We demonstrate how to run inference (next token prediction) with the GPT base model in the generate.py
script:
litgpt generate base --prompt "Hello, my name is" --checkpoint_dir checkpoints/stabilityai/stablelm-base-alpha-3b
Output:
Hello, my name is Levi Durrer, I'm an Austrian journalist - Chairman of the Press Blair Party, with 37 years in the Press Blair International, and two years in the Spectre of Austerity for the other. I'm crossing my fingers that you will feel
The script assumes you have downloaded and converted the weights as described here.

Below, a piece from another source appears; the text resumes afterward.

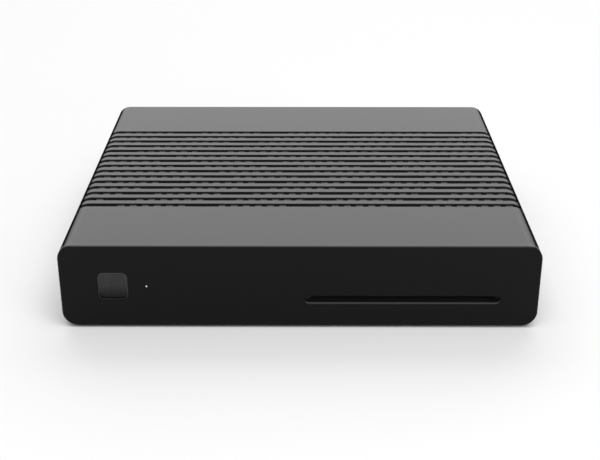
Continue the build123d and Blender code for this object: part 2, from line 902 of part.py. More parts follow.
def usb_sockets():
    """Two stacked bus sockets in one shell, each with its tongue."""
    width, depth, height = usb_size
    back = y_panel_back + port_proud
    z_centre = z_board + height / 2
    shell = port_block(usb_x, usb_size)
    mouth_width, mouth_depth, mouth_height = usb_mouth
    tongue_width, tongue_depth, tongue_height = usb_tongue
    for level in usb_levels:
        z = z_centre + level
        shell -= block(around(usb_x, mouth_width), (back - mouth_depth, back + 1), around(z, mouth_height))
        z_tongue = z + mouth_height / 4
        reach = (back - mouth_depth - 0.5, back - mouth_depth + tongue_depth)
        shell += block(around(usb_x, tongue_width), reach, around(z_tongue, tongue_height))
    return shell


def ethernet_mouth_low():
    """The floor of the network socket's mouth."""
    latch = ethernet_latch[1] + ethernet_key[1]
    return z_board + ethernet_floor + latch


def ethernet_jack():
    """Network socket: a plug cavity with the latch's two steps below it."""
    shell = port_block(ethernet_x, ethernet_size)
    back = y_panel_back + port_proud
    width, depth, height = ethernet_mouth
    z_low = ethernet_mouth_low()
    span = (back - depth, back + 1)
    shell -= block(around(ethernet_x, width), span, (z_low, z_low + height))
    shell -= block(around(ethernet_x, ethernet_latch[0]), span, (z_low - ethernet_latch[1], z_low + 1))
    z_key = z_low - ethernet_latch[1] - ethernet_key[1]
    shell -= block(around(ethernet_x, ethernet_key[0]), span, (z_key, z_low + 1))
    return shell


def optical_hinge():
    """The shutter's hinge line (y, z), near the top of the optical socket's mouth."""
    z_mouth_top = z_board + optical_size[2] / 2 + optical_mouth[2] / 2
    y = y_panel_back + port_proud - shutter_inset - shutter_thickness / 2
    return (y, z_mouth_top - shutter_thickness / 2 - shutter_gap)


def along_x(sketch, x, y, z, length):
    """A sketch seen from the side, placed about x, y and z and carried along X."""
    plane = Plane(origin=(x - length / 2, y, z), x_dir=(0, 1, 0), z_dir=(1, 0, 0))
    return extrude(plane * sketch, amount=length)


def optical_socket():
    """Optical sound socket, with the holes that its shutter's pins turn in."""
    shell = port_block(optical_x, optical_size)
    back = y_panel_back + port_proud
    width, depth, height = optical_mouth
    z = z_board + optical_size[2] / 2
    shell -= block(around(optical_x, width), (back - depth, back + 1), around(z, height))
    y_hinge, z_hinge = optical_hinge()
    span = width + 2 * (hinge_pin_length + fit_gap)
    return shell - along_x(fine_hole(hinge_pin_radius + hinge_gap), optical_x, y_hinge, z_hinge, span)


def optical_shutter():
    """Flap that closes the optical socket and swings in when a plug is pushed home."""
    width, _, height = optical_mouth
    y_hinge, z_hinge = optical_hinge()
    z_low = z_board + optical_size[2] / 2 - height / 2 + shutter_gap
    flap = block(
        around(optical_x, width - 2 * shutter_gap), around(y_hinge, shutter_thickness), (z_low, z_hinge)
    )
    pin = fine_round(hinge_pin_radius)
    return flap + along_x(pin, optical_x, y_hinge, z_hinge, width + 2 * hinge_pin_length)


def av_jack():
    """Sound and picture jack with a round bore."""
    body = block(
        around(av_x, av_size[0]), (y_panel_front - av_size[1], y_panel_front), (z_board, z_board + av_size[2])
    )
    z = z_board + av_size[2] / 2
    back = y_panel_back + port_proud
    body += along_y(fine_round(av_barrel_radius), av_x, z, y_panel_front - 1, back)
    return body - along_y(Circle(av_bore_radius), av_x, z, back - av_bore_depth, back + 1)


def dc_jack():
    """Low-voltage power inlet: a round bore with a centre pin."""
    body = port_block(dc_x, dc_size)
    z = z_board + dc_size[2] / 2
    back = y_panel_back + port_proud
    body -= along_y(fine_hole(dc_bore_radius), dc_x, z, back - dc_bore_depth, back + 1)
    pin = fine_round(dc_pin_radius)
    return body + along_y(pin, dc_x, z, back - dc_bore_depth - 1, back - dc_pin_short)


# ---------------------------------------------------------------- rocker switch
def rocker_pivot():
    """The rocker's hinge line (y, z)."""
    return (y_panel_back - rocker_pivot_inset, z_middle)


def rocker_frame():
    """Switch frame snapped into the panel, with the rocker's pivot holes."""
    y_pivot, z_pivot = rocker_pivot()
    lip = Rectangle(rocker_frame_width, rocker_frame_height)
    frame = along_y(lip, rocker_x, z_middle, y_panel_back, y_panel_back + rocker_frame_lip)
    body = Rectangle(rocker_body_width, rocker_body_height)
    frame += along_y(body, rocker_x, z_middle, y_panel_back - rocker_body_depth, y_panel_back)
    well_width = rocker_width + 2 * rocker_side_gap
    well_height = 2 * (rocker_radius + rocker_gap)
    well = (y_pivot - rocker_radius + rocker_back, y_back + 1)
    frame -= block(around(rocker_x, well_width), well, around(z_middle, well_height))
    hole = rocker_width + 2 * (rocker_pin_length + fit_gap)
    return frame - along_x(fine_hole(rocker_pin_radius + pin_gap), rocker_x, y_pivot, z_pivot, hole)


def power_rocker():
    """Rocker with two flat faces that meet over its pivot, stored in its off position."""
    y_pivot, z_pivot = rocker_pivot()
    rise = rocker_radius * tan(radians(rocker_tilt))
    profile = Polygon(
        (-rocker_back, -rocker_radius), (rocker_face + rise, -rocker_radius), (rocker_face, 0),
        (rocker_face + rise, rocker_radius), (-rocker_back, rocker_radius),
        align=None,
    )
    profile &= Circle(rocker_radius)
    rocker = along_x(profile, 0, 0, 0, rocker_width)
    rocker += along_x(fine_round(rocker_pin_radius), 0, 0, 0, rocker_width + 2 * rocker_pin_length)
    return Pos(rocker_x, y_pivot, z_pivot) * Rot(-rocker_tilt, 0, 0) * rocker


# ---------------------------------------------------------------- rear panel
def rear_panel():
    """Flat steel panel set into the back, with an opening for each connector."""
    inset = wall + fit_gap
    panel = shell_run(inset, y_panel_front, y_panel_back)
    cuts = [
        port_cut(hdmi_x, hdmi_size),
        port_cut(optical_x, optical_size),
        port_cut(usb_x, usb_size),
        port_cut(ethernet_x, ethernet_size),
        port_cut(dc_x, dc_size),
    ]
    small = few_sided_hole(small_screw_radius + screw_clearance)
    rounds = [
        (av_x, z_board + av_size[2] / 2, fine_hole(av_barrel_radius + port_gap)),
        (lnb_x, z_board + lnb_rise, fine_hole(lnb_radius + lnb_root_step + port_gap)),
    ]
    rounds += [(x, serial_height(), small) for x in around(serial_x, serial_screw_spacing)]
    rounds += [(x, z_panel_screw, small) for x in panel_screws]
    for x, z, hole in rounds:
        cuts.append(along_y(hole, x, z, y_panel_front - 1, y_back))
    shell = serial_outline(
        serial_shell_width + 2 * port_gap, serial_shell_height + 2 * port_gap, serial_shell_slant
    )
    cuts.append(along_y(shell, serial_x, serial_height(), y_panel_front - 1, y_back))
    body = Rectangle(rocker_body_width + 2 * fit_gap, rocker_body_height + 2 * fit_gap)
    cuts.append(along_y(body, rocker_x, z_middle, y_panel_front - 1, y_back))
    return panel - cuts


def rear_panel_screws():
    """Screws that hold the rear panel to the tray."""
    return [
        Pos(x, y_panel_back, z_panel_screw) * Rot(90, 0, 0)
        * screw(small_screw_radius, small_screw_length, small_head_radius, small_head_height)
        for x in panel_screws
    ]


def front_board_fixings():
    """Screws that hold the front board to the bezel's bosses."""
    return [
        Pos(x, y_front_board + board_thickness, z) * Rot(90, 0, 0)
        * screw(small_screw_radius, small_screw_length, small_head_radius, small_head_height)
        for x, z in front_board_screws
    ]


def case_screws():
    """Screws from below, through the tray's posts into the cover's bosses."""
    return [
        Pos(x, y, z_head_seat) * screw(screw_radius, case_screw_length, screw_head_radius, screw_head_height)
        for x, y in posts
    ]


def rubber_feet():
    """Feet glued into shallow recesses under the tray."""
    parts = []
    for x, y in feet():
        foot = upright(fine_round(foot_radius), x, y, 0, z_floor + foot_recess)
        parts.append(chamfer(foot.faces().sort_by(Axis.Z)[0].edges(), foot_edge))
    return parts


# ---------------------------------------------------------------- the assembly
pieces = {
    "top_cover": top_cover,
    "base_tray": base_tray,
    "front_bezel": front_bezel,
    "rear_panel": rear_panel,
    "power_button": power_button,
    "tact_plunger": tact_plunger,
    "tact_switch": tact_switch,
    "status_light_pipe": status_light_pipe,
    "status_led": status_led,
    "ir_receiver": ir_receiver,
    "front_board": front_board,
    "front_board_screws": front_board_fixings,
    "board_link": board_link,
    "card_guide": card_guide,
    "card_reader": card_reader,
    "card_contacts": card_contacts,
    "main_board": main_board,
    "board_screws": board_screws,
    "processor_chip": processor_chip,
    "thermal_pad": thermal_pad,
    "heat_sink": heat_sink,
    "memory_chips": memory_chips,
    "flash_chip": flash_chip,
    "inductors": inductors,
    "capacitors": capacitors,
    "crystal": crystal,
    "tuner_can": tuner_can,
    "lnb_connector": lnb_connector,
    "lnb_nut": lnb_nut,
    "serial_port": serial_port,
    "serial_jackscrews": serial_jackscrews,
    "hdmi_socket": hdmi_socket,
    "optical_socket": optical_socket,
    "optical_shutter": optical_shutter,
    "usb_sockets": usb_sockets,
    "ethernet_jack": ethernet_jack,
    "av_jack": av_jack,
    "dc_jack": dc_jack,
    "rocker_frame": rocker_frame,
    "power_rocker": power_rocker,
    "rubber_feet": rubber_feet,
    "case_screws": case_screws,
    "rear_panel_screws": rear_panel_screws,
}

os.makedirs("parts", exist_ok=True)
for name, make in pieces.items():
    made = make()
    shape = Compound(children=made) if isinstance(made, list) else made
    export_step(shape, f"parts/{name}.step")
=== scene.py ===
from math import cos, pi, radians, sin, tan

import bmesh
import bpy
from mathutils import Matrix, Vector


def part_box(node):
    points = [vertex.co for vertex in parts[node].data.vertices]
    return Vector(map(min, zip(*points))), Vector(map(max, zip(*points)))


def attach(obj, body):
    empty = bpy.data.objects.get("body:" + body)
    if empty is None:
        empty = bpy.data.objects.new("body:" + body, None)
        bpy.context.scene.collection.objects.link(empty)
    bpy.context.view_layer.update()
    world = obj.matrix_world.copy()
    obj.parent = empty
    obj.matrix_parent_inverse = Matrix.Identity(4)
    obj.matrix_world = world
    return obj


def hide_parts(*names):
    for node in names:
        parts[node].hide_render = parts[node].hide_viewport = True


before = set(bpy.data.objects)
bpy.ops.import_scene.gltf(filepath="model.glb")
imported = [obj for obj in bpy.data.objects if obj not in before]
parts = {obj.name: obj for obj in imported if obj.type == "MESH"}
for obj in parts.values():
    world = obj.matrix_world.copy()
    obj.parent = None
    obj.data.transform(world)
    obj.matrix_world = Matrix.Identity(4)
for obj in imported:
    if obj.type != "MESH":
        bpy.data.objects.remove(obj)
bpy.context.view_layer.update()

mm = 0.001


# ---------------------------------------------------------------- camera
# A 67 mm lens 41 cm in front of the receiver and 24 cm above its foot, looking 25 degrees down.
def put(name, data):
    """Put data in the scene as an object."""
    thing = bpy.data.objects.new(name, data)
    bpy.context.scene.collection.objects.link(thing)
    return thing


front_low, front_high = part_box("front_bezel")
camera_data = bpy.data.cameras.new("camera")
camera_data.sensor_width = 36.0
camera_data.lens = 67.49
camera_data.clip_start = 0.01
camera = put("camera", camera_data)
aside = 1.25
away = 413.68
above = 239.15
look_down = 25.175
look_left = 0.159
camera.location = (aside * mm, front_low.y - away * mm, front_low.z + above * mm)
camera.rotation_euler = (radians(90 - look_down), 0, radians(look_left))
bpy.context.scene.camera = camera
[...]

This will run the 3B pre-trained model and require ~7 GB of GPU memory using the bfloat16
datatype.
You can also chat with the model interactively:
litgpt chat --checkpoint_dir checkpoints/stabilityai/stablelm-tuned-alpha-3b
This script can work with any checkpoint. For the best chat-like experience, we recommend using it with a checkpoints
fine-tuned for chatting such as stabilityai/stablelm-tuned-alpha-3b
or togethercomputer/RedPajama-INCITE-Chat-3B-v1
.
Tip
Use --multiline true
to work with inputs that span multiple lines.
Check out our quantization tutorial.
We offer two scripts to leverage multiple devices for inference.
Allows you to run models that wouldn't fit in a single card by partitioning the transformer blocks across all your devices and running them sequentially.
For instance, meta-llama/Llama-2-70b-chat-hf
would require ~140 GB of GPU memory to load on a single device, plus the memory for activations.
With 80 transformer layers, we could partition them across 8, 5, 4, or 2 devices.
litgpt generate sequentially \
--checkpoint_dir checkpoints/meta-llama/Llama-2-70b-chat-hf \
--max_new_tokens 256 \
--num_samples 2
Using A100 40GB GPUs, we need to use at least 4. You can control the number of devices by setting the CUDA_VISIBLE_DEVICES=
environment variable.
Devices | Max GPU RAM | Token/sec |
---|---|---|
2 | OOM | - |
4 | 35.64 GB | 7.55 |
5 | 28.72 GB | 7.49 |
8 | 18.35 GB | 7.47 |
Note that the memory usage will also depend on the max_new_tokens
value used.
The script also supports quantization, using 4-bit precision, we can now use 2 GPUs
litgpt generate sequentially \
--checkpoint_dir checkpoints/meta-llama/Llama-2-70b-chat-hf \
--max_new_tokens 256 \
--num_samples 2 \
--quantize bnb.nf4-dq
Devices | Max GPU RAM | Token/sec |
---|---|---|
2 | 20.00 GB | 8.63 |
4 | 10.80 GB | 8.23 |
5 | 8.96 GB | 8.10 |
8 | 6.23 GB | 8.18 |
Smaller devices can also be used to run inference with this technique.
Uses tensor parallelism (TP) to run models that wouldn't fit in a single card by sharding the MLP and Attention QKV linear layers across all your devices.
For instance, meta-llama/Llama-2-70b-chat-hf
would require ~140 GB of GPU memory to load on a single device, plus the memory for activations.
The requirement is that the intermediate size (for the MLP) and the QKV size (for attention) is divisible by the number of devices.
With an intermediate size of 28672, we can use 2, 4, 7, or 8 devices. With a QKV size of 10240 we can use 2, 4, 5, or 8 devices.
Since the script is configured to shard both, the intersection is used: we can only use 2, 4, or 8 devices.
litgpt generate tp \
--checkpoint_dir checkpoints/meta-llama/Llama-2-70b-chat-hf \
--max_new_tokens 256 \
--num_samples 2
Using A100 40GB GPUs, we need to use at least 4. You can control the number of devices by setting the CUDA_VISIBLE_DEVICES=
environment variable.
Devices | Max GPU RAM | Token/sec |
---|---|---|
2 | OOM | - |
4 | 35.46 GB | 9.33 |
8 | 18.19 GB | 8.61 |
Note that the memory usage will also depend on the max_new_tokens
value used.
The script also supports quantization, using 4-bit precision, we can now use 2 GPUs
litgpt generate tp \
--checkpoint_dir checkpoints/meta-llama/Llama-2-70b-chat-hf \
--max_new_tokens 256 \
--num_samples 2 \
--quantize bnb.nf4-dq
Devices | Max GPU RAM | Token/sec |
---|---|---|
2 | 19.79 GB | 6.72 |
4 | 10.73 GB | 6.48 |
8 | 6.15 GB | 6.20 |
Smaller devices can also be used to run inference with this technique.